## begin Dataset section

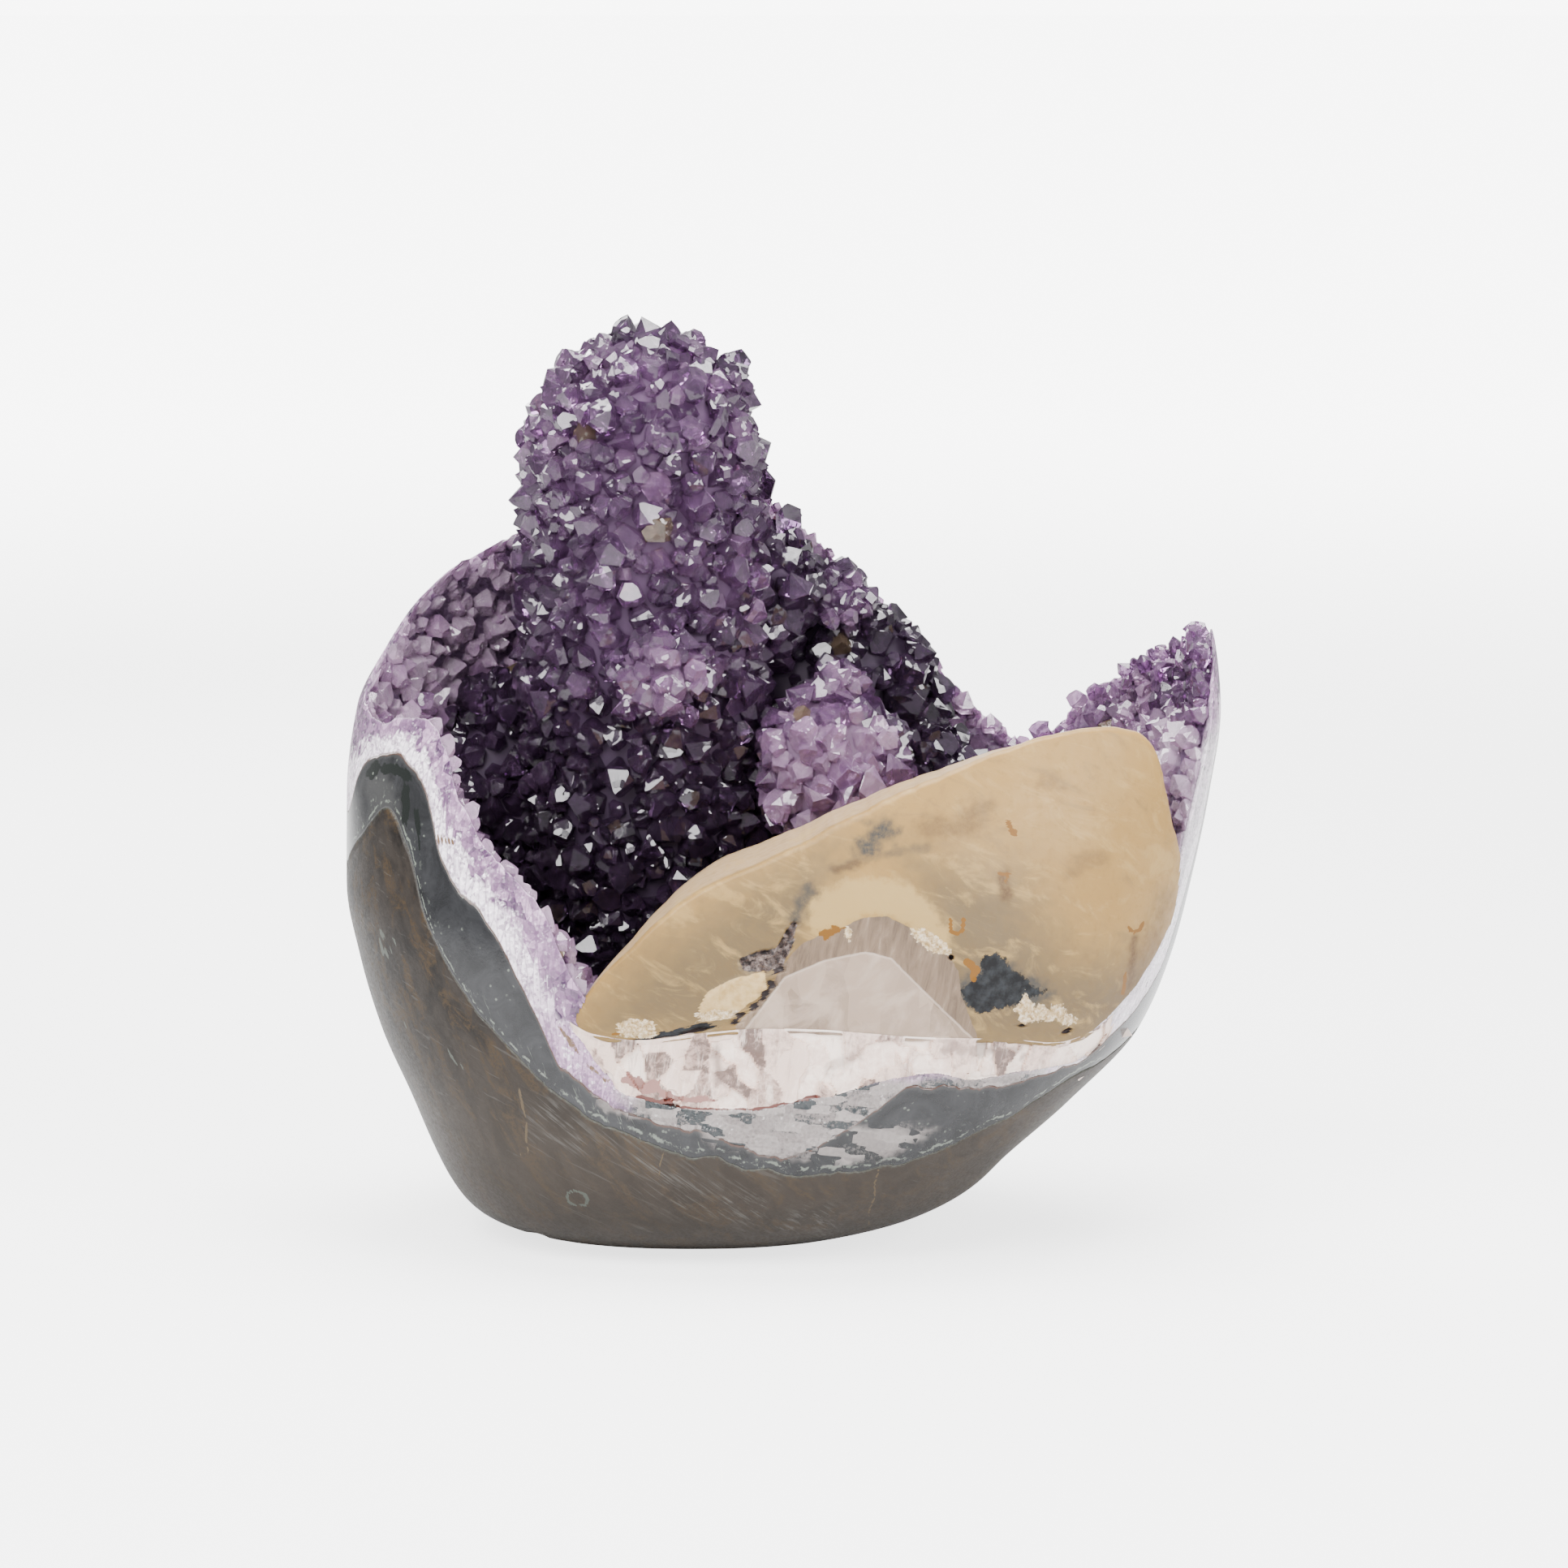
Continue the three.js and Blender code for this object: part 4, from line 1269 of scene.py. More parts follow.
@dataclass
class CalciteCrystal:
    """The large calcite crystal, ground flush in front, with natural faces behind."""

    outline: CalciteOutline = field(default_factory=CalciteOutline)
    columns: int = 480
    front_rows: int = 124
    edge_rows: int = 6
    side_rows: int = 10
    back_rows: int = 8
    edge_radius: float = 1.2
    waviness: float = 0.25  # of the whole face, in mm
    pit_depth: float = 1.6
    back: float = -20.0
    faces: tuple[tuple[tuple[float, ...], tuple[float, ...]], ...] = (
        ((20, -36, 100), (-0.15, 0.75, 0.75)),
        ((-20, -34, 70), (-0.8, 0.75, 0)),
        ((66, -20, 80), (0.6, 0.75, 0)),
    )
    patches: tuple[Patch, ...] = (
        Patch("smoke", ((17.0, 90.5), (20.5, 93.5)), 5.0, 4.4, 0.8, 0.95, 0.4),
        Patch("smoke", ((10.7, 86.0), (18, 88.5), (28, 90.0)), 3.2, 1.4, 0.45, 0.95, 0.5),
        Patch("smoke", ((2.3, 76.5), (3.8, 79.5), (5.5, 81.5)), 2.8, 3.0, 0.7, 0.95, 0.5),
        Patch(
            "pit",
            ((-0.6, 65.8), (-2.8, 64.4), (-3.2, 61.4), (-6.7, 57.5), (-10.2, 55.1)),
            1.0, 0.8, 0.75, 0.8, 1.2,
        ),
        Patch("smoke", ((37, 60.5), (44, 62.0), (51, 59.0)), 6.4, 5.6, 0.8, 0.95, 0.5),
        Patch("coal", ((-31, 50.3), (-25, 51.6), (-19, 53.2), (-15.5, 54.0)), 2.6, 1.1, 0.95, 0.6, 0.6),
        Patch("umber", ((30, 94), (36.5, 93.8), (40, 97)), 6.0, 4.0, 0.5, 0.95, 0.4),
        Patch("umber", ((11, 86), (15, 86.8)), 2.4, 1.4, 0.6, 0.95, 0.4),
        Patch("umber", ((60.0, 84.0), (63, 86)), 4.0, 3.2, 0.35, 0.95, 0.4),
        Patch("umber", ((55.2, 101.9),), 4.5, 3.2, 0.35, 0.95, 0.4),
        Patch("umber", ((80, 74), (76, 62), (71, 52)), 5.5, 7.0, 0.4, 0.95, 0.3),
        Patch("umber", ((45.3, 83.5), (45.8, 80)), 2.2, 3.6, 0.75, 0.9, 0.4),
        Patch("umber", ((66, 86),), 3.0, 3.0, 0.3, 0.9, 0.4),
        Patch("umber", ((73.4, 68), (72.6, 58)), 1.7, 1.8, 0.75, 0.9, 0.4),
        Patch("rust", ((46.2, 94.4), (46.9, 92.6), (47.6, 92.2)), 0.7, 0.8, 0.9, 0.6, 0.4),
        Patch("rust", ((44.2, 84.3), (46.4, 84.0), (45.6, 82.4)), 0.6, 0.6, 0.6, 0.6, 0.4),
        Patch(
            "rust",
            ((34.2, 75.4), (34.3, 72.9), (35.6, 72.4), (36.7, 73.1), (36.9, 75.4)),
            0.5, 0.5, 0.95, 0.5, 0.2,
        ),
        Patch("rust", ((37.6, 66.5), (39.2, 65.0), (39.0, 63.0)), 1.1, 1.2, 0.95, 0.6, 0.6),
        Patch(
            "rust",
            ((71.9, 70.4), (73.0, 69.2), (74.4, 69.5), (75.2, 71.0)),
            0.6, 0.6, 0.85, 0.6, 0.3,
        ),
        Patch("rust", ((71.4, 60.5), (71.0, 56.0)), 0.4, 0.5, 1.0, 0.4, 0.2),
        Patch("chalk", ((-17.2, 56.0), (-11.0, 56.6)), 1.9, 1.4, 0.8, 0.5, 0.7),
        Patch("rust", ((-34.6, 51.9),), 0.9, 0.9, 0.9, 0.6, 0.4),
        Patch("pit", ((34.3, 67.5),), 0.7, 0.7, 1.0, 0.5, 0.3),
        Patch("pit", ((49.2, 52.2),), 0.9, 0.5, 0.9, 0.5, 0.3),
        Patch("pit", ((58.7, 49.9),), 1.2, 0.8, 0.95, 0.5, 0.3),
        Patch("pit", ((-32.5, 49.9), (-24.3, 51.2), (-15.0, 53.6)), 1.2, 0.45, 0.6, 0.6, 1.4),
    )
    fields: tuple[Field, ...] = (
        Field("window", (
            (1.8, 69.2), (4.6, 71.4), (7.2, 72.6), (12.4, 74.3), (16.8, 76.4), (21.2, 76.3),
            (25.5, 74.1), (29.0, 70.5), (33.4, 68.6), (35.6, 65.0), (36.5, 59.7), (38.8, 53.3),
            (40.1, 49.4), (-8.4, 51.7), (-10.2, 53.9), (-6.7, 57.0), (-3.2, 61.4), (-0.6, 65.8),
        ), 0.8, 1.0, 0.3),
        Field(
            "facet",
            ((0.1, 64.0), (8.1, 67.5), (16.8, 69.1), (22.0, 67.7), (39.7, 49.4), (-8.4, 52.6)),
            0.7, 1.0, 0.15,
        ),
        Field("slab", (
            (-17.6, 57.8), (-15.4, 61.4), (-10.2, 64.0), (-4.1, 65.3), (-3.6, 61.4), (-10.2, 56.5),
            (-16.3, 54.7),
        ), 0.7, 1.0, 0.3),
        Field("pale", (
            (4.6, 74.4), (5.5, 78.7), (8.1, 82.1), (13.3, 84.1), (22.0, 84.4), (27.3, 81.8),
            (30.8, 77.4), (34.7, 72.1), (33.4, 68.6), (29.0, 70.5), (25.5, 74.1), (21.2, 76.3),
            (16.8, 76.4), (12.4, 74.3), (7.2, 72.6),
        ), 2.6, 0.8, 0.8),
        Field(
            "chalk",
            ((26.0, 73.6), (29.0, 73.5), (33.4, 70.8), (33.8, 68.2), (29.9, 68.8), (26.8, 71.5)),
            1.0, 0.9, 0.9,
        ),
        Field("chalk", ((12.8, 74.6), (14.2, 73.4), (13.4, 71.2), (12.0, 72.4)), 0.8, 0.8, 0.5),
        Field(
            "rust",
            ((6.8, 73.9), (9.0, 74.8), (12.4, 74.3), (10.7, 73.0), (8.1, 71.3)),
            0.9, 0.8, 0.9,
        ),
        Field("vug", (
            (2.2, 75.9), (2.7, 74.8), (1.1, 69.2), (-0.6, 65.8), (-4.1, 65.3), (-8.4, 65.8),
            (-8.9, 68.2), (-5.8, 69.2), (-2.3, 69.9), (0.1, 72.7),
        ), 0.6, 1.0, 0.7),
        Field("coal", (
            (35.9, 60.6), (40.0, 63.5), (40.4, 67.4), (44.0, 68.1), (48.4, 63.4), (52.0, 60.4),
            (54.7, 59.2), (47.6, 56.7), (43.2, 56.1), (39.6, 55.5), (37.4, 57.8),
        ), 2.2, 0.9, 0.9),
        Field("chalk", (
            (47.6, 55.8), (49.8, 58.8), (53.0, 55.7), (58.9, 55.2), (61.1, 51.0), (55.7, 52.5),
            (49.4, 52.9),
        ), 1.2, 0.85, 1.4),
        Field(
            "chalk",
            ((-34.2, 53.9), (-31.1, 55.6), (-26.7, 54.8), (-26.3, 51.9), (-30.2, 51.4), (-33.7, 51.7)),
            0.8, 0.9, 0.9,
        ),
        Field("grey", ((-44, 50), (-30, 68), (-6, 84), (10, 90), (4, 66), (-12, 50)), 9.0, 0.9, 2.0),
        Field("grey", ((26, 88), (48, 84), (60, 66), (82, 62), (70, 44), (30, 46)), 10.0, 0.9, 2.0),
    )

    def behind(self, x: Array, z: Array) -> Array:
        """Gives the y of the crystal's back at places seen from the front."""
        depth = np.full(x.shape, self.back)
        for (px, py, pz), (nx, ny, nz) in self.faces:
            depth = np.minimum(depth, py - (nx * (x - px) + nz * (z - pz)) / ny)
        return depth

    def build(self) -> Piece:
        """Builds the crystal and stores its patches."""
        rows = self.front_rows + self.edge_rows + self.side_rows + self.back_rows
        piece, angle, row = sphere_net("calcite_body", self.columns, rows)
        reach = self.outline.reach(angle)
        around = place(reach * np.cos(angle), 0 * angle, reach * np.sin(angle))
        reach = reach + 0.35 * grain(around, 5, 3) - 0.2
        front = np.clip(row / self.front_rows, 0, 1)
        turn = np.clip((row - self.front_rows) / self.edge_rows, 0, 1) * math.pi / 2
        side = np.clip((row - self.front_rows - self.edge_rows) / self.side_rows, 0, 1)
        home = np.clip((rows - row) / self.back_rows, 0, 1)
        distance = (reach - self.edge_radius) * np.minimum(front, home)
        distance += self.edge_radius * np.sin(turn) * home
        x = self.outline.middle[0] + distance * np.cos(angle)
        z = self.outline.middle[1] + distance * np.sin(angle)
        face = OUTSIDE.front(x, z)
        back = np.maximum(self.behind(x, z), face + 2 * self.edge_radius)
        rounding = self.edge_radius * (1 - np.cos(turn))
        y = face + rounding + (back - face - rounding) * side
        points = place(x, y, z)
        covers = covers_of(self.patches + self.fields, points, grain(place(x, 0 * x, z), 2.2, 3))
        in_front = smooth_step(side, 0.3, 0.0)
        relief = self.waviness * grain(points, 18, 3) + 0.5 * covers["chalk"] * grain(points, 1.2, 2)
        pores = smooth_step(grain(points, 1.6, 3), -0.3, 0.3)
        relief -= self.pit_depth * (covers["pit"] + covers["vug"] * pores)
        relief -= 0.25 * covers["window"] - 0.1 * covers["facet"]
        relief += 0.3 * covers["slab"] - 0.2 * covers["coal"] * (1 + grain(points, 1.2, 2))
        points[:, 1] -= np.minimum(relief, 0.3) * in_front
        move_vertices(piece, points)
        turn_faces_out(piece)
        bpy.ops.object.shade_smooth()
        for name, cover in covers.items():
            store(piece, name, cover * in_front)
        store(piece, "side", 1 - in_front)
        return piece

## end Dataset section

- What is expected
Write out exactly the lines from the start of the material through the line with "calcite crystal, ground". No other output is expected.

- Final answer
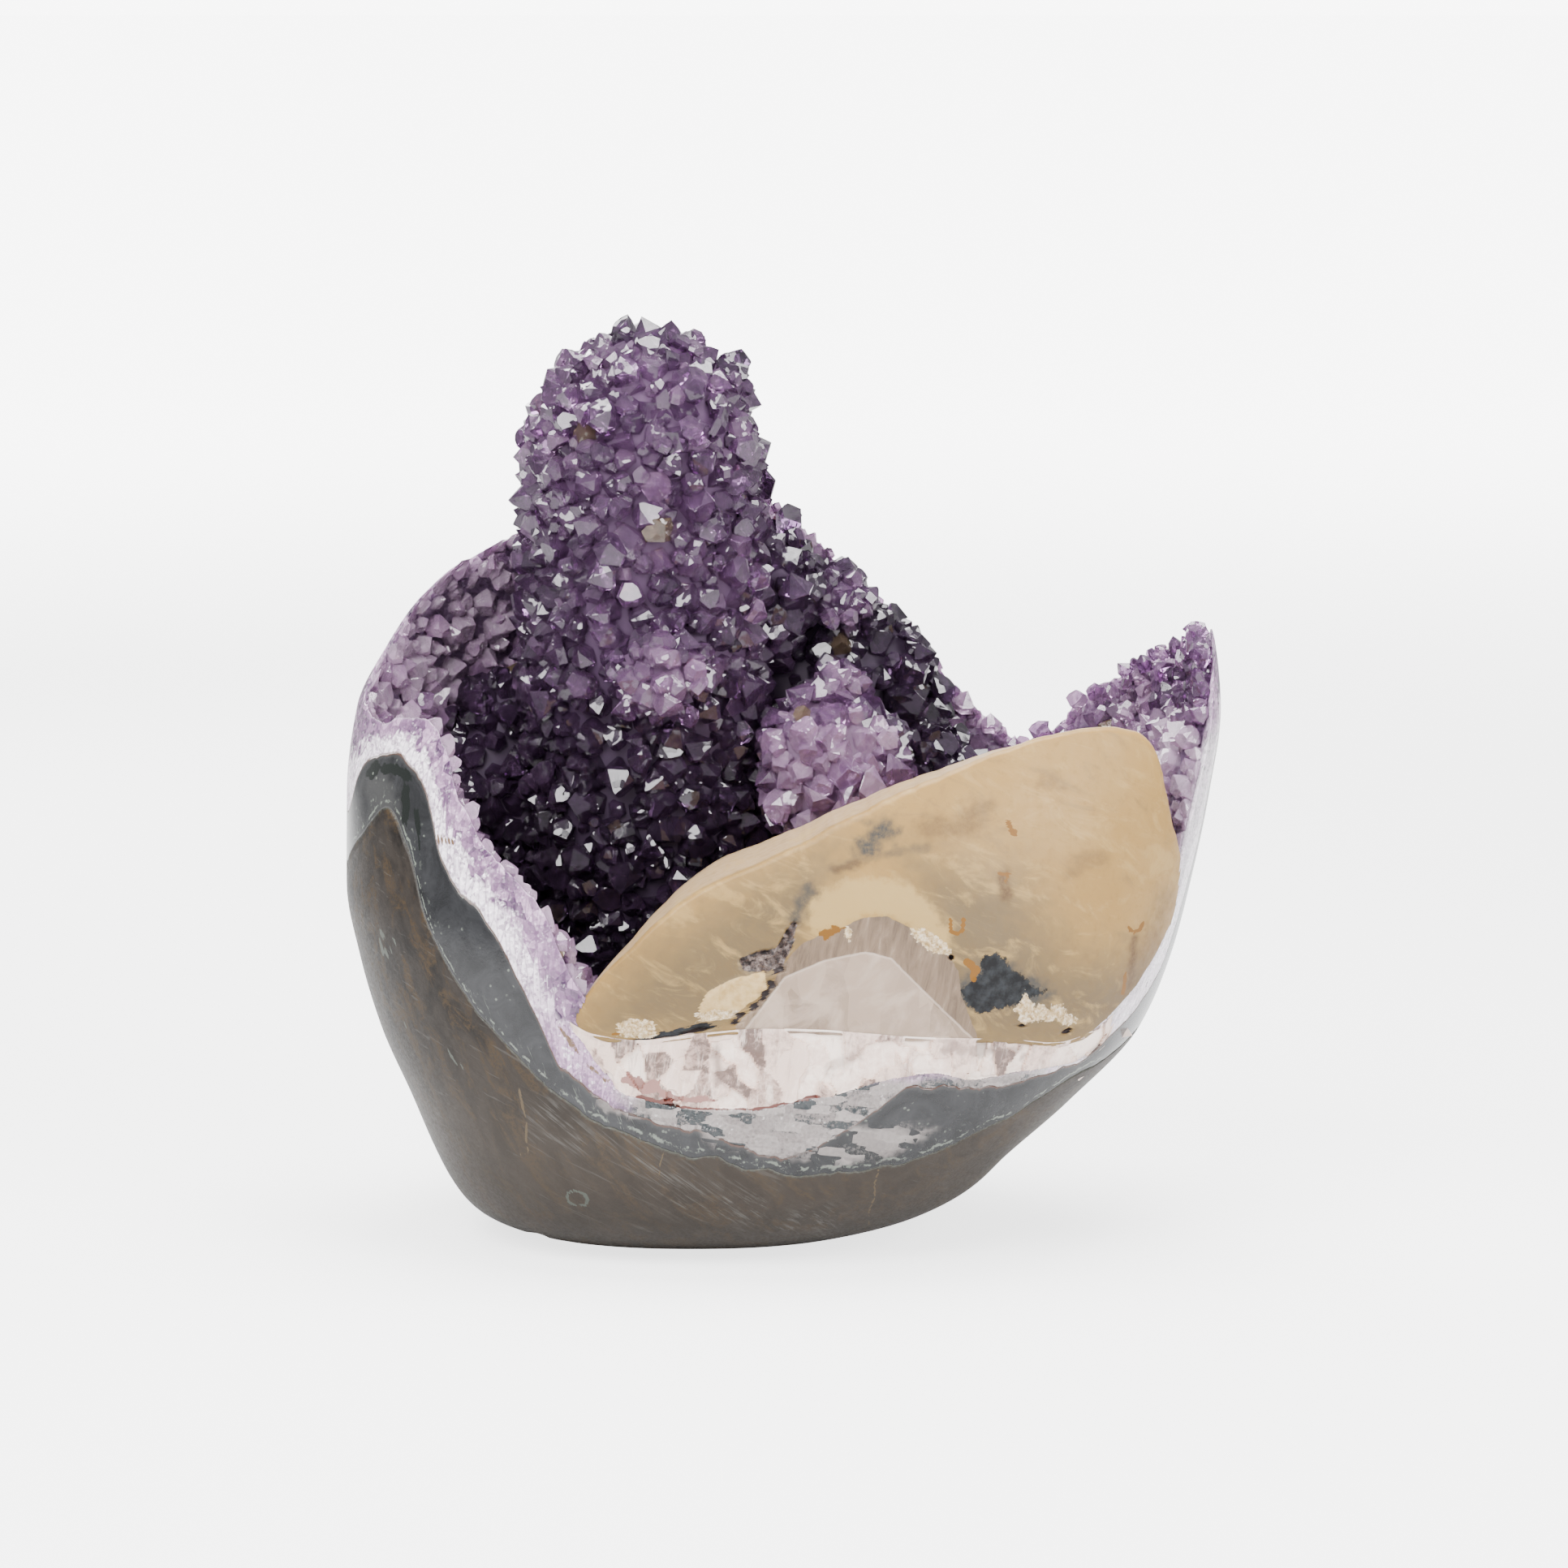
Continue the three.js and Blender code for this object: part 4, from line 1269 of scene.py. More parts follow.
@dataclass
class CalciteCrystal:
    """The large calcite crystal, ground flush in front, with natural faces behind."""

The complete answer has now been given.